## [EXERCISE BRIEF]
Return all lines where the word "Identity" can be found.

^^^^^^^^^^^^^^^^

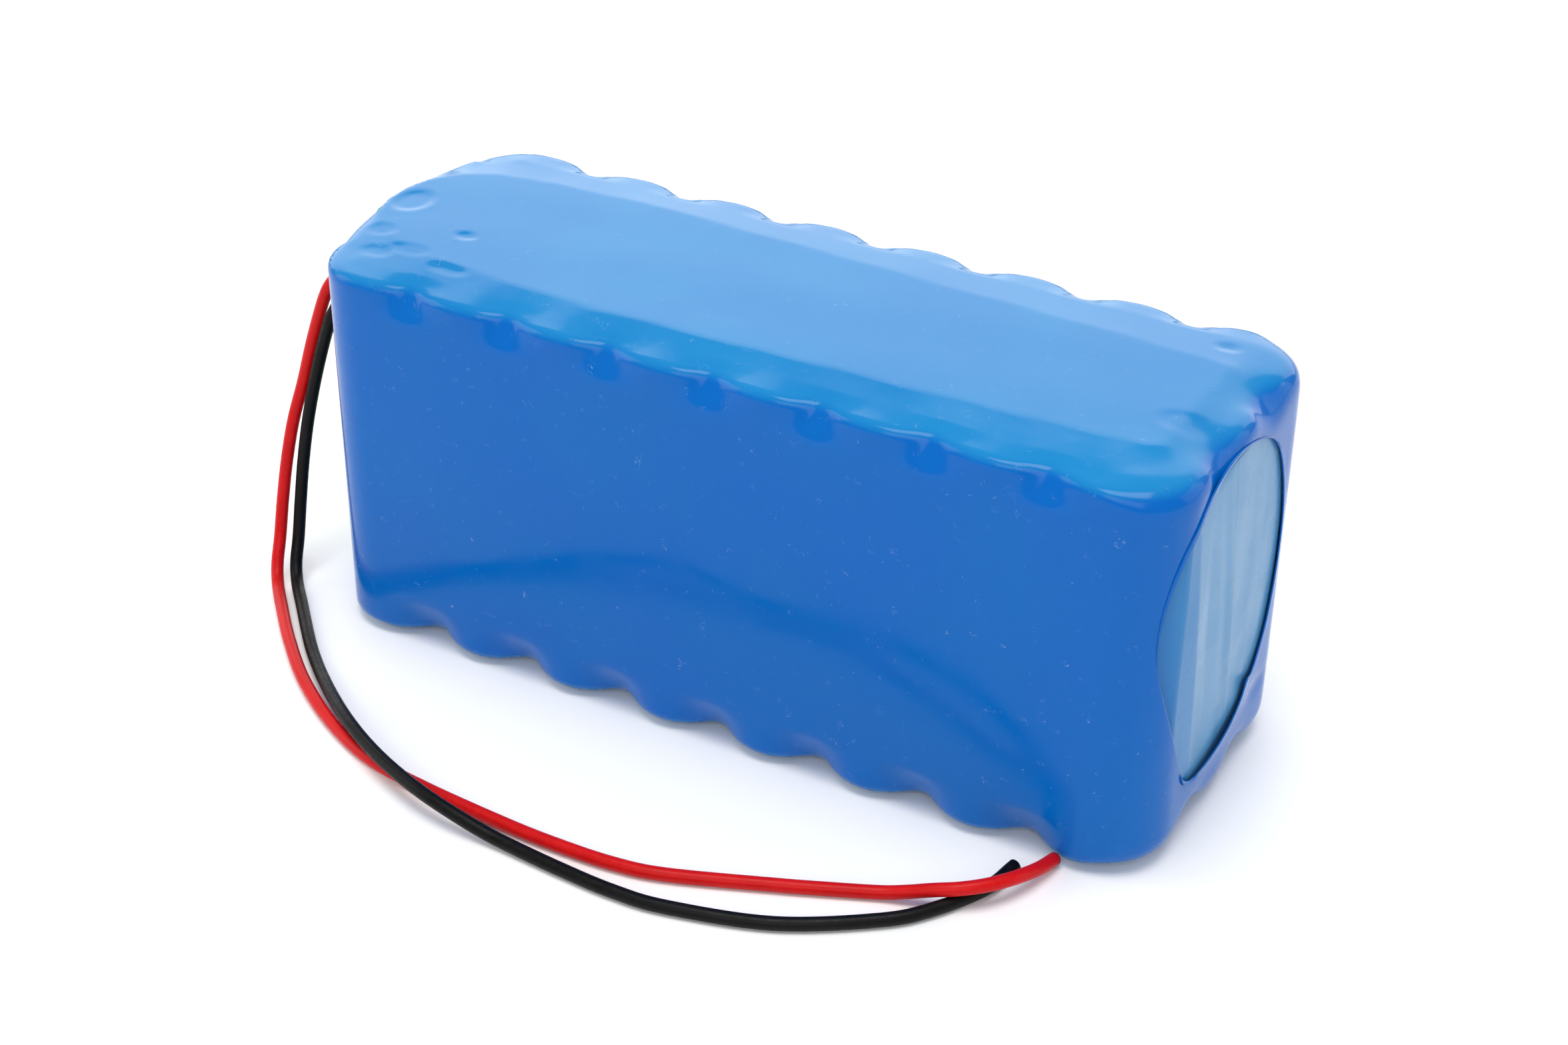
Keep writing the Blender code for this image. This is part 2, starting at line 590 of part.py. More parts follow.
def sleeve_section(plan, x):
    """The sleeve's outer outline across X: a half from the crown down the +Y side, then its mirror image."""
    width = half_width(plan, x)
    groove = groove_at(x) * GROOVE_DEPTH
    rim = PACK_HEIGHT - CELL_BASE + CLEARANCE + SLEEVE_THICKNESS
    over_nickel = PACK_HEIGHT - NICKEL_BASE + CLEARANCE + SLEEVE_THICKNESS
    pad_end = BLOCK_RIGHT - PAD_SHORT_OF_END
    fall = min(max((x - pad_end) / PAD_SHORT_OF_END, 0), 1)
    crown = PACK_HEIGHT + (rim - PACK_HEIGHT) * fall
    shoulder = over_nickel + (rim - over_nickel) * fall
    end_gap = min(x - SLEEVE_LEFT, SLEEVE_RIGHT - x)
    inset = 0.0
    if end_gap < SLEEVE_END_RADIUS:
        reach = SLEEVE_END_RADIUS - end_gap
        inset = SLEEVE_END_RADIUS - math.sqrt(max(SLEEVE_END_RADIUS**2 - reach**2, 0))
    room = width - RIM_BEND_WIDTH
    upper = [
        (0, crown),
        (min(PAD_WIDTH / 2 + SLEEVE_BEYOND_PAD, room), crown),
        (min(NICKEL_EDGE_Y + SLEEVE_BEYOND_NICKEL, width - RIM_BEND_WIDTH / 2), shoulder),
    ]
    for inside, below, inward_share, down_share in RIM_BEND:
        upper.append((width - inside - inward_share * groove, rim - below - down_share * groove))
    upper.append((width, rim - PLAIN_SIDE_BELOW_RIM))
    upper = [(y, z - inset) for y, z in upper]
    lower = [(y, PACK_HEIGHT - z) for y, z in reversed(upper)]
    plus_side = upper + [(width, MID_HEIGHT)] + lower
    minus_side = [(-y, z) for y, z in reversed(plus_side[1:-1])]
    return [Vector((x, y, z)) for y, z in plus_side + minus_side]


def opening_ring(x, section):
    """The edge of an end opening, a rounded lens, with one point straight inside each point of a section."""
    ring = []
    for point in section:
        angle = math.atan2(point.z - MID_HEIGHT, point.y)
        across = abs(math.cos(angle)) / (OPENING_WIDTH / 2)
        upright = abs(math.sin(angle)) / (OPENING_HEIGHT / 2)
        radius = (across**OPENING_SQUARENESS + upright**OPENING_SQUARENESS) ** (-1 / OPENING_SQUARENESS)
        ring.append(Vector((x, radius * math.cos(angle), MID_HEIGHT + radius * math.sin(angle))))
    return ring


def end_distances(end_length):
    """Distances of the stations beyond an end column's middle: round its cells, then round the end's edge."""
    corner_radius = CELL_RADIUS + 2 * CLEARANCE + WRAP_THICKNESS + SLEEVE_THICKNESS
    distances = [corner_radius * math.sin(math.radians(angle)) for angle in CORNER_ANGLES]
    edge_start = end_length - SLEEVE_END_RADIUS
    distances = [d for d in distances if d < edge_start - SLEEVE_END_RADIUS / 4]
    return distances + [edge_start + SLEEVE_END_RADIUS * math.sin(math.radians(a)) for a in EDGE_ANGLES]


def sleeve_stations():
    first, last = column_x(0), column_x(CELL_COLUMNS - 1)
    middle_steps = (CELL_COLUMNS - 1) * STATIONS_PER_COLUMN
    middle = [first + (last - first) * i / middle_steps for i in range(middle_steps + 1)]
    left = [first - d for d in reversed(end_distances(first - SLEEVE_LEFT))]
    right = [last + d for d in end_distances(SLEEVE_RIGHT - last)]
    return left + middle + right


def make_sleeve(material):
    plan = sleeve_plan()
    rings = [sleeve_section(plan, x) for x in sleeve_stations()]
    rings.insert(0, opening_ring(SLEEVE_LEFT, rings[0]))
    rings.append(opening_ring(SLEEVE_RIGHT, rings[-1]))
    loft = bmesh.new()
    loops = [[loft.verts.new(point) for point in ring] for ring in rings]
    for before, after in zip(loops, loops[1:]):
        for i in range(len(before)):
            loft.faces.new((before[i - 1], before[i], after[i], after[i - 1]))
    bmesh.ops.recalc_face_normals(loft, faces=loft.faces)
    mesh = bpy.data.meshes.new("sleeve")
    loft.to_mesh(mesh)
    loft.free()
    mesh.shade_smooth()
    sleeve = add_part("shrink_sleeve", mesh, material)
    shell = sleeve.modifiers.new("film", "SOLIDIFY")
    shell.thickness = SLEEVE_THICKNESS
    shell.offset = -1
    shell.use_even_offset = True


# ---------------------------------------------------------------- leads


def smooth_points(route, spacing, lowest):
    """Evenly spaced points of the smooth curve through a route's points, never below a height."""
    knots = [Vector(point) for point in route]
    knots = [knots[0] * 2 - knots[1]] + knots + [knots[-1] * 2 - knots[-2]]
    fine = []
    for before, start, end, after in zip(knots, knots[1:], knots[2:], knots[3:]):
        for step in range(LEAD_CURVE_STEPS):
            t = step / LEAD_CURVE_STEPS
            point = (start * 2 + (end - before) * t
                     + (before * 2 - start * 5 + end * 4 - after) * t**2
                     + (start * 3 - before - end * 3 + after) * t**3) / 2
            fine.append(point)
    fine.append(knots[-2])
    for point in fine:
        point.z = max(point.z, lowest)
    length = sum((b - a).length for a, b in zip(fine, fine[1:]))
    count = round(length / spacing)
    points = [fine[0]]
    travelled = 0.0
    for a, b in zip(fine, fine[1:]):
        step = (b - a).length
        while len(points) < count and travelled + step >= length * len(points) / count:
            share = (length * len(points) / count - travelled) / step
            points.append(a.lerp(b, share))
        travelled += step
    points.append(fine[-1])
    return points


def make_lead(name, route, material):
    radius = LEAD_DIAMETER / 2
    curve = bpy.data.curves.new(name, "CURVE")
    curve.dimensions = "3D"
    curve.bevel_depth = radius
    curve.bevel_resolution = 2
    curve.use_fill_caps = True
    points = smooth_points(route, LEAD_SPACING, radius + LEAD_ABOVE_GROUND)
    spline = curve.splines.new("POLY")
    spline.points.add(len(points) - 1)
    for target, point in zip(spline.points, points):
        target.co = (*point, 1)
    add_part(name, curve, material)


# ---------------------------------------------------------------- the pack

clear_scene()
PARTS = new_collection("battery_pack")
CUTTERS = new_collection("battery_pack_cutters")
MATERIALS = make_materials()
make_cells(MATERIALS["cell"])
make_plates(MATERIALS["nickel"])
make_papers(MATERIALS["paper"])
make_protection_board(MATERIALS["circuit_board"], MATERIALS["chip"], MATERIALS["shunt"], MATERIALS["paper"])
make_inner_wrap(MATERIALS["wrap"])
make_sleeve(MATERIALS["sleeve"])
make_lead("red_lead", RED_ROUTE, MATERIALS["red"])
make_lead("black_lead", BLACK_ROUTE, MATERIALS["black"])
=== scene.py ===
"""Looks of the battery pack: a taut heat-shrink film drawn over its cells, an inner wrap, two leads."""

import math

import bmesh
import bpy
import numpy as np
from mathutils import Matrix, Vector
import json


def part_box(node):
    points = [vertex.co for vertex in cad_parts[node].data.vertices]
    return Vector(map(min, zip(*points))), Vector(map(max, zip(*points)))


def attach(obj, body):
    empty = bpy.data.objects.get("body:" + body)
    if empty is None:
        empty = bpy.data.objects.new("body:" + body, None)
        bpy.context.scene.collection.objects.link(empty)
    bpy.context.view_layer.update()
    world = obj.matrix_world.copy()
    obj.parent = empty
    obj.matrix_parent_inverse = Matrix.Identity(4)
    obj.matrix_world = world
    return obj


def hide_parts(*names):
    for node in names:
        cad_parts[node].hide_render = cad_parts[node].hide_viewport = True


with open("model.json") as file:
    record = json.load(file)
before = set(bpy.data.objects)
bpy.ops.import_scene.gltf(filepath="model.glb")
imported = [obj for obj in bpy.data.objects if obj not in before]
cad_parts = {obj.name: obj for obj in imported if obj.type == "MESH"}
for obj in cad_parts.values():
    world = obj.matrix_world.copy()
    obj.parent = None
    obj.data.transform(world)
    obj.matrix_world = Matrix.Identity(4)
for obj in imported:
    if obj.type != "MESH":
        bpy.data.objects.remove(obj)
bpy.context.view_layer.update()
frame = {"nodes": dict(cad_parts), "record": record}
ROOT = "root"
MM = 0.001

# ---------------------------------------------------------------- camera

CAMERA_TARGET = Vector((0.0004, -0.0019, 0.0278))
CAMERA_DISTANCE = 0.4457
CAMERA_AZIMUTH = math.radians(29.38)
CAMERA_ELEVATION = math.radians(31.29)
CAMERA_ROLL = math.radians(0.61)
CAMERA_LENS = 62.0
CAMERA_SENSOR_WIDTH = 36.0
CAMERA_CLIP_START = 0.01


def make_camera():
    data = bpy.data.cameras.new("camera")
    data.lens = CAMERA_LENS
    data.sensor_width = CAMERA_SENSOR_WIDTH
    data.clip_start = CAMERA_CLIP_START
    camera = bpy.data.objects.new("camera", data)
    bpy.context.scene.collection.objects.link(camera)
    level = math.cos(CAMERA_ELEVATION)
    away = Vector((math.sin(CAMERA_AZIMUTH) * level, -math.cos(CAMERA_AZIMUTH) * level,
                   math.sin(CAMERA_ELEVATION)))
    aim = (-away).to_track_quat("-Z", "Y").to_matrix().to_4x4()
    roll = Matrix.Rotation(CAMERA_ROLL, 4, "Z")
    camera.matrix_world = Matrix.Translation(CAMERA_TARGET + away * CAMERA_DISTANCE) @ aim @ roll
    bpy.context.scene.camera = camera


make_camera()

# ---------------------------------------------------------------- leads' routes, metres, as in the CAD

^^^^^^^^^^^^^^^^

## [THE COMPLETED TASK]
    obj.matrix_parent_inverse = Matrix.Identity(4)
    obj.matrix_world = Matrix.Identity(4)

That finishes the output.